◆ Aim of the task
Repeat all of the data precisely.

[Records from a data collection]
────────────────
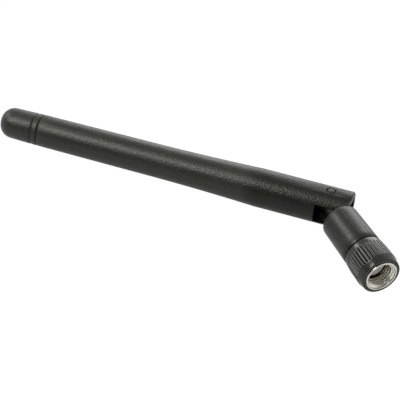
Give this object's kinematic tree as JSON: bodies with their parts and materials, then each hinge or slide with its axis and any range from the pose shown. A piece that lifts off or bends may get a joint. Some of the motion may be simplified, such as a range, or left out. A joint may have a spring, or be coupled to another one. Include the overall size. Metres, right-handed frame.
{
  "type": "swivel whip antenna",
  "caption": "Short black whip antenna that folds on a knuckle above an elbow with a freely turning knurled nut and a coaxial socket plug.",
  "frame": {"origin": "centre of the plug's mating face, on the axis of the coupling thread", "axes": "+X out of the nut's mouth along the coupling thread, +Z along the knuckle's pivot pins, with the whip folded towards -Y"},
  "size_m": [0.0822, 0.069, 0.01],
  "materials": {
    "whip_plastic": "fine moulded grain",
    "cap_plastic": "fine moulded grain",
    "elbow_plastic": "fine moulded grain",
    "pin_plastic": "smooth moulded",
    "collar_plastic": "semi-gloss moulded",
    "nickel": "nickel plated brass",
    "gilt_brass": "gold plated brass",
    "brass": "drawn brass",
    "solder": "bright solder",
    "spring_steel": "bright spring wire",
    "tinned_braid": "tinned copper braid",
    "silvered_wire": "silver plated copper",
    "cable_jacket": "black jacket",
    "white_insulation": "white fluoropolymer",
    "shrink_tube": "black shrink tube",
    "spacer_foam": "white spacer",
    "soft_rubber": "soft black rubber",
    "silicone": "red silicone"
  },
  "bodies": {
    "elbow": {"elbow_housing": "elbow_plastic", "upper_pivot_pin": "pin_plastic", "lower_pivot_pin": "pin_plastic", "connector_body": "gilt_brass", "contact_insulator": "white_insulation", "centre_contact": "gilt_brass", "retaining_ring": "spring_steel", "gasket": "silicone", "crimp_ferrule": "nickel", "elbow_cable_jacket": "cable_jacket", "elbow_cable_braid": "tinned_braid", "elbow_cable_insulation": "white_insulation", "elbow_cable_core": "silvered_wire", "knuckle_cable": "cable_jacket"},
    "whip": {"radome": "whip_plastic", "tip_cap": "cap_plastic", "cable_grommet": "soft_rubber", "whip_cable_jacket": "cable_jacket", "whip_cable_braid": "tinned_braid", "whip_cable_insulation": "white_insulation", "whip_cable_core": "silvered_wire", "dipole_sleeve": "brass", "sleeve_solder": "solder", "feed_bead": "white_insulation", "feed_shrink": "shrink_tube", "upper_radiator": "brass", "lower_spacer": "spacer_foam", "upper_spacer": "spacer_foam"},
    "coupling": {"coupling_nut": "nickel", "nut_jacket": "collar_plastic"}
  },
  "joints": [
    {"name": "whip_tilt", "type": "hinge", "parent": "elbow", "child": "whip", "pos_m": [-0.0226, 0, 0], "axis": [0, 0, 1], "range_deg": [-48, 42], "deforming": ["knuckle_cable"]},
    {"name": "nut_spin", "type": "hinge", "parent": "elbow", "child": "coupling", "pos_m": [-0.0015, 0, 0], "axis": [1, 0, 0], "continuous": true}
  ]
}
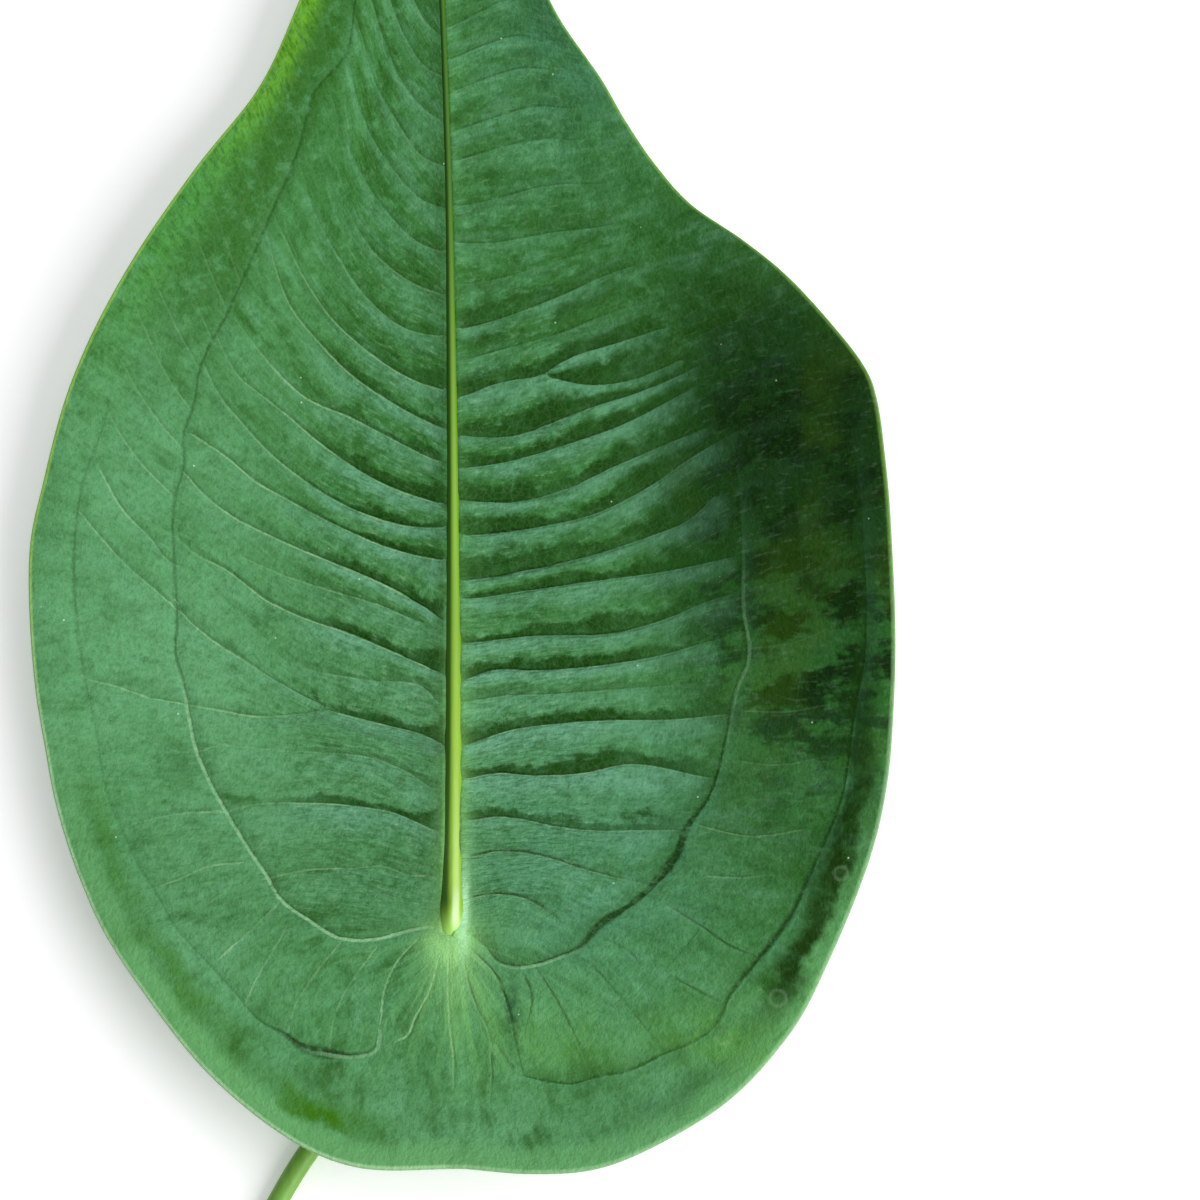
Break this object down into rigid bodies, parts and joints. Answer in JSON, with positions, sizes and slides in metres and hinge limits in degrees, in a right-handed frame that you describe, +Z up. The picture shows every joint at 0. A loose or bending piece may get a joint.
────────────────
◆ Exercise output
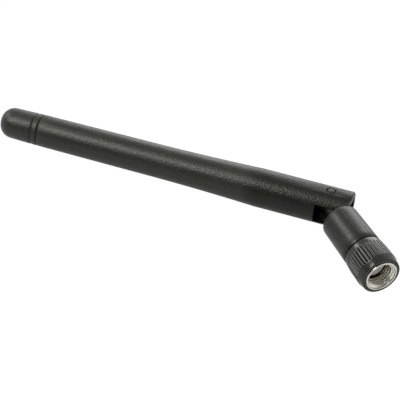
Give this object's kinematic tree as JSON: bodies with their parts and materials, then each hinge or slide with its axis and any range from the pose shown. A piece that lifts off or bends may get a joint. Some of the motion may be simplified, such as a range, or left out. A joint may have a spring, or be coupled to another one. Include the overall size. Metres, right-handed frame.
{
  "type": "swivel whip antenna",
  "caption": "Short black whip antenna that folds on a knuckle above an elbow with a freely turning knurled nut and a coaxial socket plug.",
  "frame": {"origin": "centre of the plug's mating face, on the axis of the coupling thread", "axes": "+X out of the nut's mouth along the coupling thread, +Z along the knuckle's pivot pins, with the whip folded towards -Y"},
  "size_m": [0.0822, 0.069, 0.01],
  "materials": {
    "whip_plastic": "fine moulded grain",
    "cap_plastic": "fine moulded grain",
    "elbow_plastic": "fine moulded grain",
    "pin_plastic": "smooth moulded",
    "collar_plastic": "semi-gloss moulded",
    "nickel": "nickel plated brass",
    "gilt_brass": "gold plated brass",
    "brass": "drawn brass",
    "solder": "bright solder",
    "spring_steel": "bright spring wire",
    "tinned_braid": "tinned copper braid",
    "silvered_wire": "silver plated copper",
    "cable_jacket": "black jacket",
    "white_insulation": "white fluoropolymer",
    "shrink_tube": "black shrink tube",
    "spacer_foam": "white spacer",
    "soft_rubber": "soft black rubber",
    "silicone": "red silicone"
  },
  "bodies": {
    "elbow": {"elbow_housing": "elbow_plastic", "upper_pivot_pin": "pin_plastic", "lower_pivot_pin": "pin_plastic", "connector_body": "gilt_brass", "contact_insulator": "white_insulation", "centre_contact": "gilt_brass", "retaining_ring": "spring_steel", "gasket": "silicone", "crimp_ferrule": "nickel", "elbow_cable_jacket": "cable_jacket", "elbow_cable_braid": "tinned_braid", "elbow_cable_insulation": "white_insulation", "elbow_cable_core": "silvered_wire", "knuckle_cable": "cable_jacket"},
    "whip": {"radome": "whip_plastic", "tip_cap": "cap_plastic", "cable_grommet": "soft_rubber", "whip_cable_jacket": "cable_jacket", "whip_cable_braid": "tinned_braid", "whip_cable_insulation": "white_insulation", "whip_cable_core": "silvered_wire", "dipole_sleeve": "brass", "sleeve_solder": "solder", "feed_bead": "white_insulation", "feed_shrink": "shrink_tube", "upper_radiator": "brass", "lower_spacer": "spacer_foam", "upper_spacer": "spacer_foam"},
    "coupling": {"coupling_nut": "nickel", "nut_jacket": "collar_plastic"}
  },
  "joints": [
    {"name": "whip_tilt", "type": "hinge", "parent": "elbow", "child": "whip", "pos_m": [-0.0226, 0, 0], "axis": [0, 0, 1], "range_deg": [-48, 42], "deforming": ["knuckle_cable"]},
    {"name": "nut_spin", "type": "hinge", "parent": "elbow", "child": "coupling", "pos_m": [-0.0015, 0, 0], "axis": [1, 0, 0], "continuous": true}
  ]
}
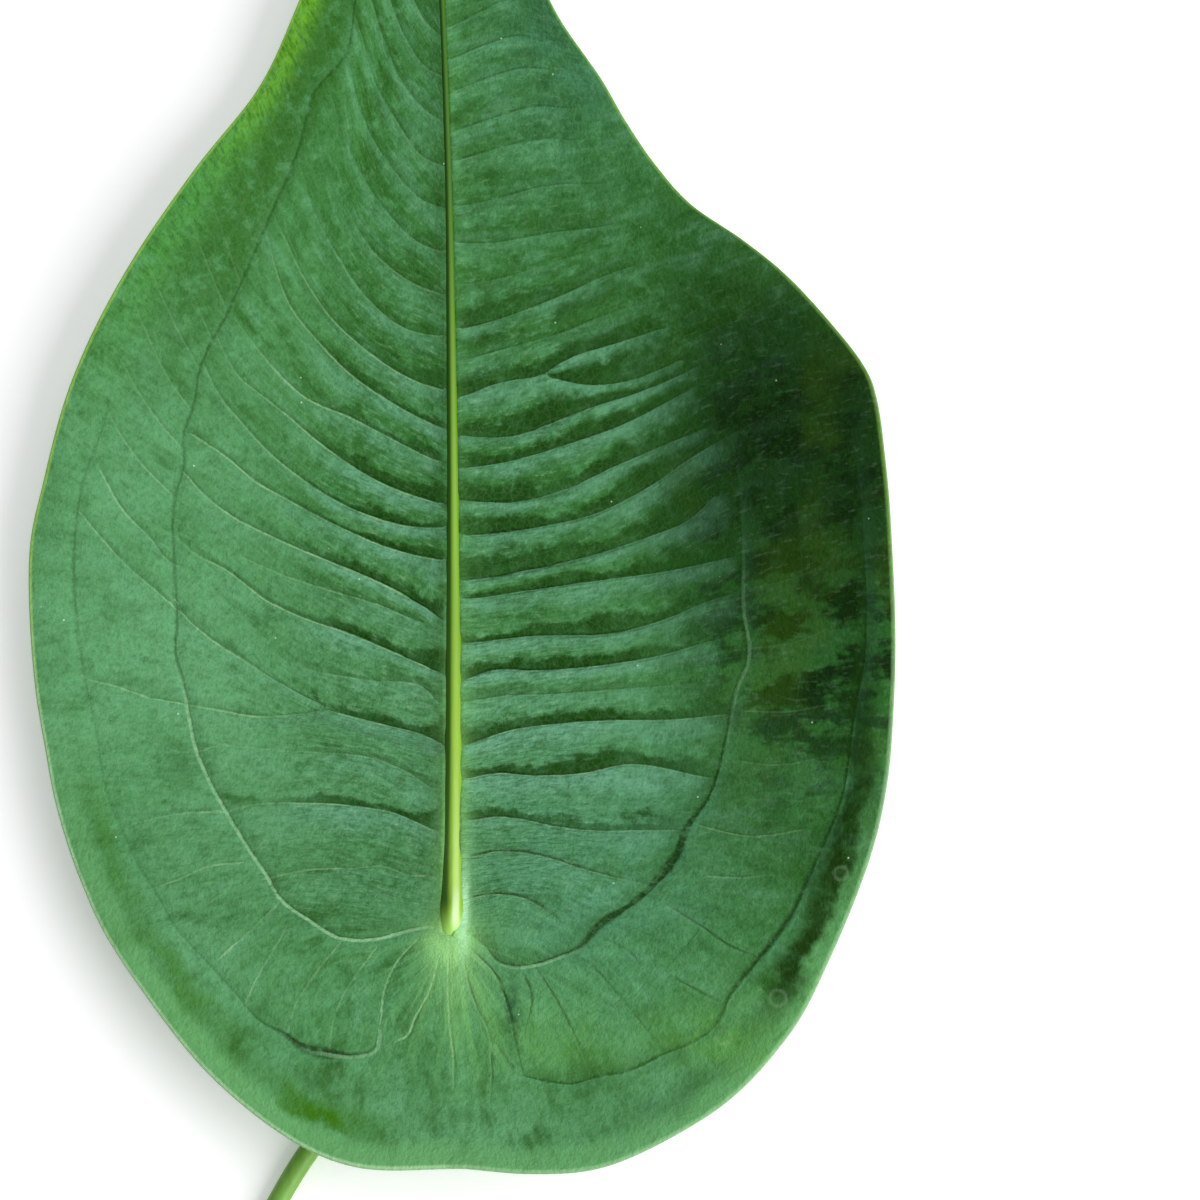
Break this object down into rigid bodies, parts and joints. Answer in JSON, with positions, sizes and slides in metres and hinge limits in degrees, in a right-handed frame that you describe, +Z up. The picture shows every joint at 0. A loose or bending piece may get a joint.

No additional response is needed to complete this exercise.